Now I have no doubt that Jackson and her fellow directors thought they were acting in the best interests of shareholders. She was consumed by the fear the share price would plummet if the takeover went away. It of course did, go away, and it didn't, plummet.

Although she might ponder whether the company's previously low share price might have in part been due to Dixon's ceaseless talking down of the airline's supposedly precarious financial position, as an IR bargaining tactic, used especially so successfully in starting Jetstar.

Now Dixon and Gregg are honourable men. As Jackson noted in a special statement in late February, Dixon announced he would gift the entire (up to) $60 million incentive payment to him by the bidding group to a charitable trust.

Springing to his defence is understandable. Less so is that she could find the time to defend her CEO, but not to keep shareholders informed on the company's surging profitability.

Further, if we make the reasonable assumption that Dixon's charitable gift would attract a tax deduction, he might have got $28million back from taxpayers.
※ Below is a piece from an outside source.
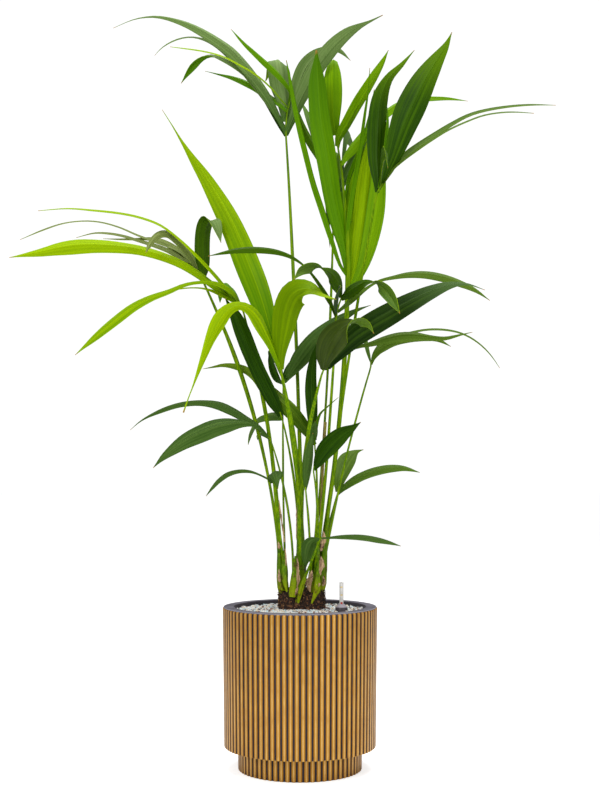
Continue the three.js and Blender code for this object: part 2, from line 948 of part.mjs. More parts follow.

Bottom line is one word: transparency. LBOs are part of market practice. We might wish it otherwise. Existing governance structures are inadequate.

Why weren't Dixon and Gregg confined to their "day jobs"? Helping the bidder on behalf of helping shareholders should have been unacceptable.

And why didn't Qantas institutionally bend over backwards to keep shareholders informed on its improving profitability -- something presumably known to senior executives.

More broadly, this whole murky business of "success fees" raises a similar issue. Whom exactly are advisers working for? Again, the starting point is to disclose them and their terms.